■ Problem statement:
Copy every line, leaving nothing out and adding nothing.

■ Recorded information:
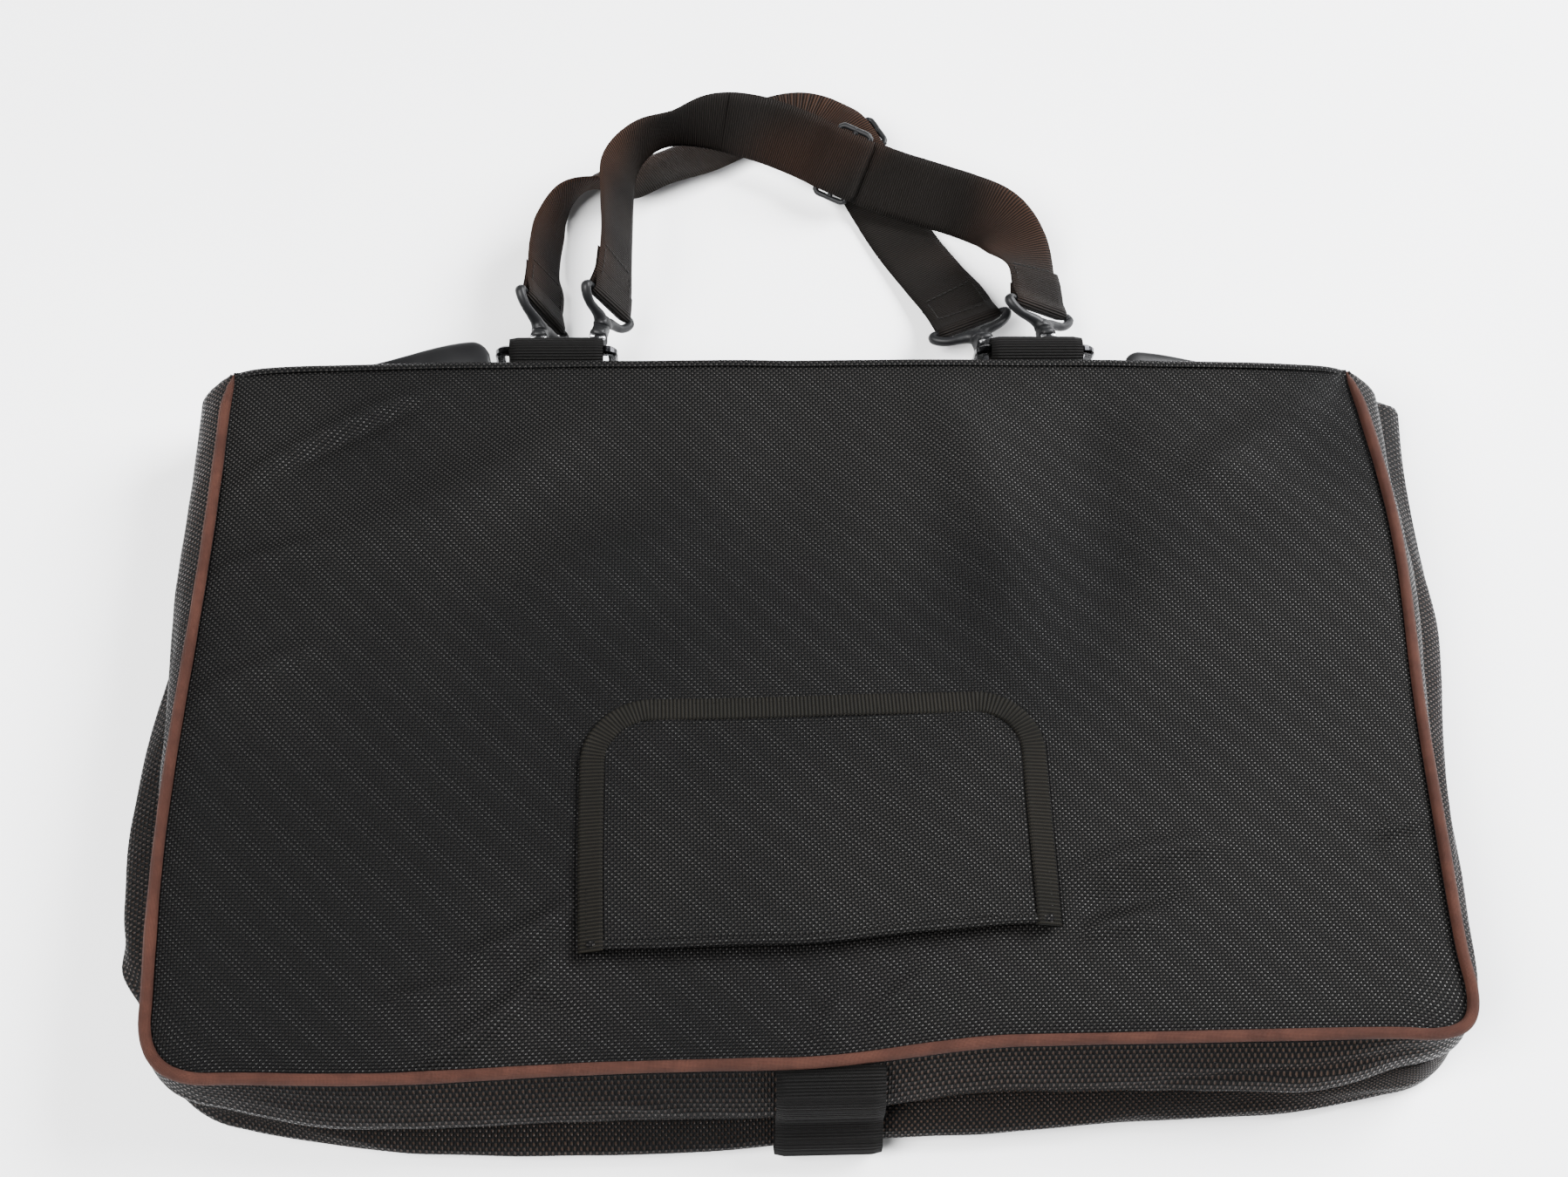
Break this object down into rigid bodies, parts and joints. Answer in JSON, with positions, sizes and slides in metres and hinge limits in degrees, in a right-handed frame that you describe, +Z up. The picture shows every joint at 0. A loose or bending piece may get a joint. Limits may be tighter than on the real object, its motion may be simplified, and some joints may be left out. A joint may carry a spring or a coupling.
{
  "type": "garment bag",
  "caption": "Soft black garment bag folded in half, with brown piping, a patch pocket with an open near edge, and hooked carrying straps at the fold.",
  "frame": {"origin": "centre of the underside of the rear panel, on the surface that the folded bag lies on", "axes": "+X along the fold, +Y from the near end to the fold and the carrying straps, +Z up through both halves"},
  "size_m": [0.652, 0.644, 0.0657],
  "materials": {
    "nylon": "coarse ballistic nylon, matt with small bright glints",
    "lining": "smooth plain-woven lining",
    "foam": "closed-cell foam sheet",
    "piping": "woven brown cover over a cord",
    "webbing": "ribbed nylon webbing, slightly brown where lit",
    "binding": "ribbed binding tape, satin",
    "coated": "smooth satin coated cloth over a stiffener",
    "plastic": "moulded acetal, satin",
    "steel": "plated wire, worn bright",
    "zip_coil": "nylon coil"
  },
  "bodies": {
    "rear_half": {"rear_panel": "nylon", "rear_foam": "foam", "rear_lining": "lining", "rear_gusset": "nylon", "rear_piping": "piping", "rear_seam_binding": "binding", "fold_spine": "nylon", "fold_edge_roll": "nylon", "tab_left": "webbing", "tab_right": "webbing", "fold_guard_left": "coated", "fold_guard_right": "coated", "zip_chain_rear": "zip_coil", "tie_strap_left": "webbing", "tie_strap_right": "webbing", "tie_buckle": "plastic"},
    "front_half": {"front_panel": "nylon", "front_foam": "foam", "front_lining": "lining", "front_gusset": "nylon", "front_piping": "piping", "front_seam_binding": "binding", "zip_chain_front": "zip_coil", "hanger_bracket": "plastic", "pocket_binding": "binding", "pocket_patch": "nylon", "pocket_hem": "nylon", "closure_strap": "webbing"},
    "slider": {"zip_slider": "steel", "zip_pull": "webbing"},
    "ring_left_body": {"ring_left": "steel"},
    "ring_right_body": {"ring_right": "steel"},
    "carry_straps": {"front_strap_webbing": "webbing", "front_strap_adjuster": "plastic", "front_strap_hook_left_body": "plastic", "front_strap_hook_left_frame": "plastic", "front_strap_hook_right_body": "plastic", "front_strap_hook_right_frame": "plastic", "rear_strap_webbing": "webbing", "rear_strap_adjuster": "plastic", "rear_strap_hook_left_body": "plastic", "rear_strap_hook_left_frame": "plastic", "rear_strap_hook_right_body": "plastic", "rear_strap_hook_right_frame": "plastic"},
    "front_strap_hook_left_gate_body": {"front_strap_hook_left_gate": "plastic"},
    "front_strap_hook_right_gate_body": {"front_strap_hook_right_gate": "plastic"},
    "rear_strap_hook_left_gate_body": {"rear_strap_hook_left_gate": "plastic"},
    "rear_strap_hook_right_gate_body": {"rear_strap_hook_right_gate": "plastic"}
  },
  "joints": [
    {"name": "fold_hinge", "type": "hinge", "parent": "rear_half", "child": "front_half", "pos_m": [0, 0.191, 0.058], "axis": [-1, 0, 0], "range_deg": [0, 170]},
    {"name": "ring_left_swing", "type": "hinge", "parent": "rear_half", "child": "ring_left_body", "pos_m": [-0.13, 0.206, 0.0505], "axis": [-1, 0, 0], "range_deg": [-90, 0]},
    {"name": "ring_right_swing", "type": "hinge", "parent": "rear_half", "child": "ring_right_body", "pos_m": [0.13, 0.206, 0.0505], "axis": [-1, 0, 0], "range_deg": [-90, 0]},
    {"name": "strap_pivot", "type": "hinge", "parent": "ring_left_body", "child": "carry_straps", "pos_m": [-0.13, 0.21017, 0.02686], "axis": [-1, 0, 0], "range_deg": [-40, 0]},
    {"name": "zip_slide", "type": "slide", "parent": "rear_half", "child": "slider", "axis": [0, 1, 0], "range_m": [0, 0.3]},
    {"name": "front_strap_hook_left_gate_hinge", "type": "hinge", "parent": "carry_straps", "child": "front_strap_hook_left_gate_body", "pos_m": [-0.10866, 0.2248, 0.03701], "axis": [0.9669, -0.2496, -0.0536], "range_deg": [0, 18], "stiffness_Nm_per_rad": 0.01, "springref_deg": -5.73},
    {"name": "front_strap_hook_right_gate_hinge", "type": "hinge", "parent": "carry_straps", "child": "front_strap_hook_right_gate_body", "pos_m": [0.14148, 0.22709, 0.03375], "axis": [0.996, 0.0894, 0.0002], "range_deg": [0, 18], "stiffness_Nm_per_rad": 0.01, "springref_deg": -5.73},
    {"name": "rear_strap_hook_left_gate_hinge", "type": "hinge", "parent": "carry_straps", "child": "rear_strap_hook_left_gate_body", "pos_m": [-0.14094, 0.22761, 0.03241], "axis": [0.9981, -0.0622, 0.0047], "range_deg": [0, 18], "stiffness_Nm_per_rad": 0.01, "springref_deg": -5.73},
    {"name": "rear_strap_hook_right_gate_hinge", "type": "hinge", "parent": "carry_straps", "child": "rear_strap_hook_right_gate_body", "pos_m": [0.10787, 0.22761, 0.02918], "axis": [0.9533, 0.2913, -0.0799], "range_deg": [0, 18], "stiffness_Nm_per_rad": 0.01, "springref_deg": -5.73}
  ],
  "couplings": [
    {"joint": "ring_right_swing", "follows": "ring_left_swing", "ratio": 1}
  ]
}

■ Solution for this exercise:
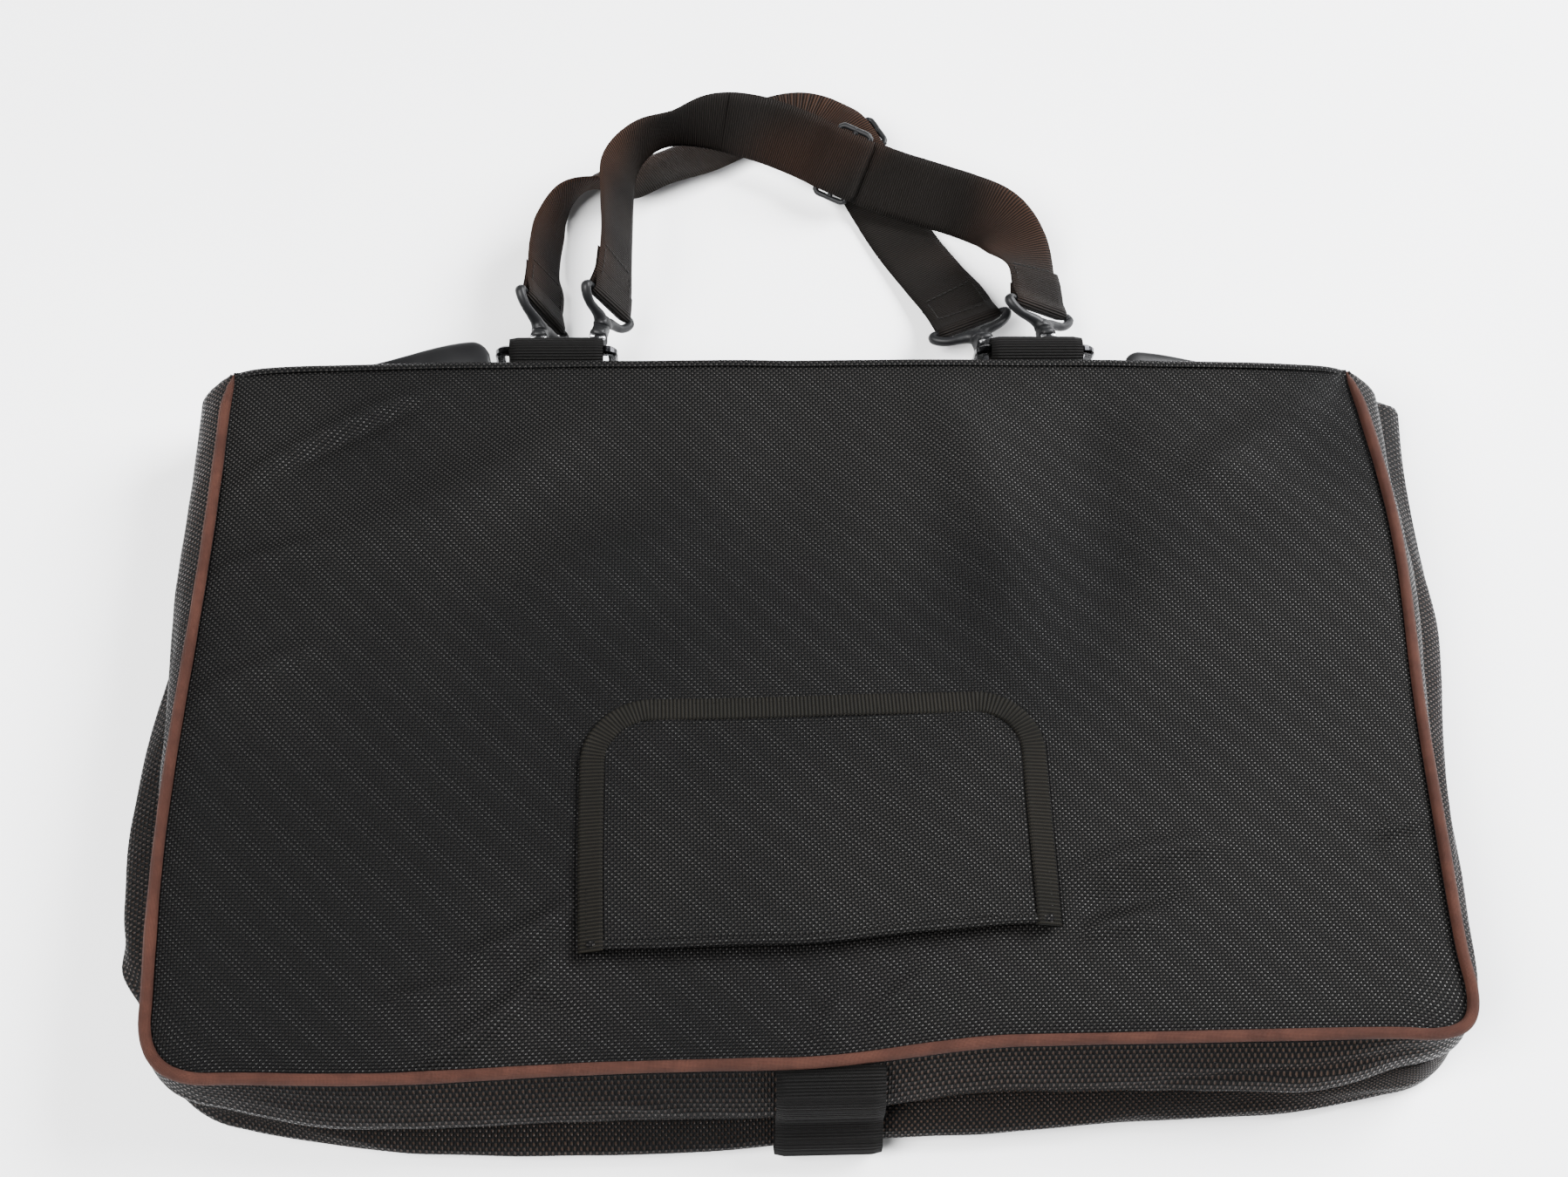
Break this object down into rigid bodies, parts and joints. Answer in JSON, with positions, sizes and slides in metres and hinge limits in degrees, in a right-handed frame that you describe, +Z up. The picture shows every joint at 0. A loose or bending piece may get a joint. Limits may be tighter than on the real object, its motion may be simplified, and some joints may be left out. A joint may carry a spring or a coupling.
{
  "type": "garment bag",
  "caption": "Soft black garment bag folded in half, with brown piping, a patch pocket with an open near edge, and hooked carrying straps at the fold.",
  "frame": {"origin": "centre of the underside of the rear panel, on the surface that the folded bag lies on", "axes": "+X along the fold, +Y from the near end to the fold and the carrying straps, +Z up through both halves"},
  "size_m": [0.652, 0.644, 0.0657],
  "materials": {
    "nylon": "coarse ballistic nylon, matt with small bright glints",
    "lining": "smooth plain-woven lining",
    "foam": "closed-cell foam sheet",
    "piping": "woven brown cover over a cord",
    "webbing": "ribbed nylon webbing, slightly brown where lit",
    "binding": "ribbed binding tape, satin",
    "coated": "smooth satin coated cloth over a stiffener",
    "plastic": "moulded acetal, satin",
    "steel": "plated wire, worn bright",
    "zip_coil": "nylon coil"
  },
  "bodies": {
    "rear_half": {"rear_panel": "nylon", "rear_foam": "foam", "rear_lining": "lining", "rear_gusset": "nylon", "rear_piping": "piping", "rear_seam_binding": "binding", "fold_spine": "nylon", "fold_edge_roll": "nylon", "tab_left": "webbing", "tab_right": "webbing", "fold_guard_left": "coated", "fold_guard_right": "coated", "zip_chain_rear": "zip_coil", "tie_strap_left": "webbing", "tie_strap_right": "webbing", "tie_buckle": "plastic"},
    "front_half": {"front_panel": "nylon", "front_foam": "foam", "front_lining": "lining", "front_gusset": "nylon", "front_piping": "piping", "front_seam_binding": "binding", "zip_chain_front": "zip_coil", "hanger_bracket": "plastic", "pocket_binding": "binding", "pocket_patch": "nylon", "pocket_hem": "nylon", "closure_strap": "webbing"},
    "slider": {"zip_slider": "steel", "zip_pull": "webbing"},
    "ring_left_body": {"ring_left": "steel"},
    "ring_right_body": {"ring_right": "steel"},
    "carry_straps": {"front_strap_webbing": "webbing", "front_strap_adjuster": "plastic", "front_strap_hook_left_body": "plastic", "front_strap_hook_left_frame": "plastic", "front_strap_hook_right_body": "plastic", "front_strap_hook_right_frame": "plastic", "rear_strap_webbing": "webbing", "rear_strap_adjuster": "plastic", "rear_strap_hook_left_body": "plastic", "rear_strap_hook_left_frame": "plastic", "rear_strap_hook_right_body": "plastic", "rear_strap_hook_right_frame": "plastic"},
    "front_strap_hook_left_gate_body": {"front_strap_hook_left_gate": "plastic"},
    "front_strap_hook_right_gate_body": {"front_strap_hook_right_gate": "plastic"},
    "rear_strap_hook_left_gate_body": {"rear_strap_hook_left_gate": "plastic"},
    "rear_strap_hook_right_gate_body": {"rear_strap_hook_right_gate": "plastic"}
  },
  "joints": [
    {"name": "fold_hinge", "type": "hinge", "parent": "rear_half", "child": "front_half", "pos_m": [0, 0.191, 0.058], "axis": [-1, 0, 0], "range_deg": [0, 170]},
    {"name": "ring_left_swing", "type": "hinge", "parent": "rear_half", "child": "ring_left_body", "pos_m": [-0.13, 0.206, 0.0505], "axis": [-1, 0, 0], "range_deg": [-90, 0]},
    {"name": "ring_right_swing", "type": "hinge", "parent": "rear_half", "child": "ring_right_body", "pos_m": [0.13, 0.206, 0.0505], "axis": [-1, 0, 0], "range_deg": [-90, 0]},
    {"name": "strap_pivot", "type": "hinge", "parent": "ring_left_body", "child": "carry_straps", "pos_m": [-0.13, 0.21017, 0.02686], "axis": [-1, 0, 0], "range_deg": [-40, 0]},
    {"name": "zip_slide", "type": "slide", "parent": "rear_half", "child": "slider", "axis": [0, 1, 0], "range_m": [0, 0.3]},
    {"name": "front_strap_hook_left_gate_hinge", "type": "hinge", "parent": "carry_straps", "child": "front_strap_hook_left_gate_body", "pos_m": [-0.10866, 0.2248, 0.03701], "axis": [0.9669, -0.2496, -0.0536], "range_deg": [0, 18], "stiffness_Nm_per_rad": 0.01, "springref_deg": -5.73},
    {"name": "front_strap_hook_right_gate_hinge", "type": "hinge", "parent": "carry_straps", "child": "front_strap_hook_right_gate_body", "pos_m": [0.14148, 0.22709, 0.03375], "axis": [0.996, 0.0894, 0.0002], "range_deg": [0, 18], "stiffness_Nm_per_rad": 0.01, "springref_deg": -5.73},
    {"name": "rear_strap_hook_left_gate_hinge", "type": "hinge", "parent": "carry_straps", "child": "rear_strap_hook_left_gate_body", "pos_m": [-0.14094, 0.22761, 0.03241], "axis": [0.9981, -0.0622, 0.0047], "range_deg": [0, 18], "stiffness_Nm_per_rad": 0.01, "springref_deg": -5.73},
    {"name": "rear_strap_hook_right_gate_hinge", "type": "hinge", "parent": "carry_straps", "child": "rear_strap_hook_right_gate_body", "pos_m": [0.10787, 0.22761, 0.02918], "axis": [0.9533, 0.2913, -0.0799], "range_deg": [0, 18], "stiffness_Nm_per_rad": 0.01, "springref_deg": -5.73}
  ],
  "couplings": [
    {"joint": "ring_right_swing", "follows": "ring_left_swing", "ratio": 1}
  ]
}